How intensive was the training actually?
UBS analyst Timothy Arcuri claims ChatGPT used 10,000 Nvidia GPUs to train the model and that number seems to be listen in multiple sources. The GPUs in question are Nvidia V100. The price of each unit often exceeds $10,000, which makes the project really expensive. Microsoft was responsible for building the supercomputer for Open.AI, but refused to disclose the cost, saying only that it was "several hundred millions". An interesting fact is that by 2020, when the supercomputer was built, V100 based on Volta were already a quite old tech, but its successor from Ampere came out a bit too late for the project, as such scale of investment needs thorough planning.

Currently ChatGPT runs on 8 of A100 GPUs as it is past the learning stage.

Serve the Home has a really nice article describing these GPUs. Basically they are a product designed for servers handling big data and similar stuff. Hence they have no fans or display outputs and are equipped with massive heatsinks that allows dissipation of large amounts of heat and stacking them densely.

Name: nvidia-a100-pcie-3qtr-top-left-2c50-d.jpg
Views: 3793
Size: 30.7 KB

Name: nvidia-a100-pcie-3qtr-top-left-2c50-d.jpg
Views: 3793
Size: 30.7 KB

Spec sheet on Nvidia's website. A noticeable thing is the huge amount of VRAM. It is what allows large amounts of data to be processed in a single batch. Just to give some ideas, on my mobile 3070 I am not able to run diffusion algorithm of a larger picture than 250x250 because my 8GB VRAM isn't enough.
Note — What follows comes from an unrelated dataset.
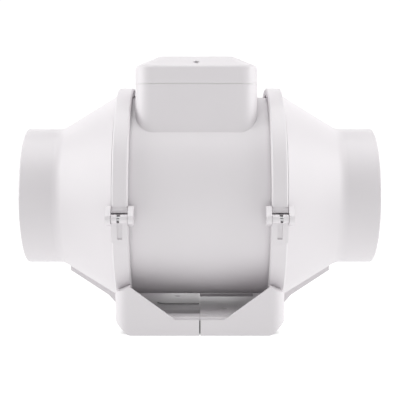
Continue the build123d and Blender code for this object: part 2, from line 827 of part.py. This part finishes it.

To generate a wallpaper-sized picture pretty much one needs a server level GPU or a workstation with several professional GPUs.

Now, Microsoft announced that they are upgrading these A100 GPUs with a new generation, H100.

Here's a fairly technical video that explains the hardware used. I don't recommend watching it at very late hour though, as it uses a lot of big words:

Unamused Snarktooth. Advocate for hearing loss & accessibility. Person, friend and a terrible/terrific* artist.
*delete as appropriate

3 Replies

Level 52

GoLLuM13

17-03-23

Thank you for this article, that was very interesting to read

Tag me to be sure I see the answer and reply to you / Taguez moi pour être sûr que je vois la réponse et vous réponde en retour
Most of my writings in no particular order (mostly in French) / La plupart de mes écrits sans ordre particulier
>> HERE/ ICI <<

Level 52

Saka

17-03-23

@GoLLuM13 Glad you liked it, I accidentally stumbled upon the announcement from Microsoft and started digging a little more. 😊

There were some other technical topics I've been meaning to write, but my migraines have pushed that back and now I don't know if there's any point of discussing not so fresh news. Although maybe I will put something together for the sake of discussion (it's about the Intel discrete graphics if that helps).

Unamused Snarktooth. Advocate for hearing loss & accessibility. Person, friend and a terrible/terrific* artist.
*delete as appropriate

Level 17

AhmedOsmaan

30-03-23

I find the development of chatgpt from Open.AI to be really fascinating. The fact that it is based on the GPT-3 language model and has gone through intense deep learning to produce sensible text is quite impressive. It's interesting to know that it used around 10,000 Nvidia V100 gpus for training, which is a really expensive investment. The fact that it runs on 8 of A100 gpus now that it's past the learning stage is impressive as well.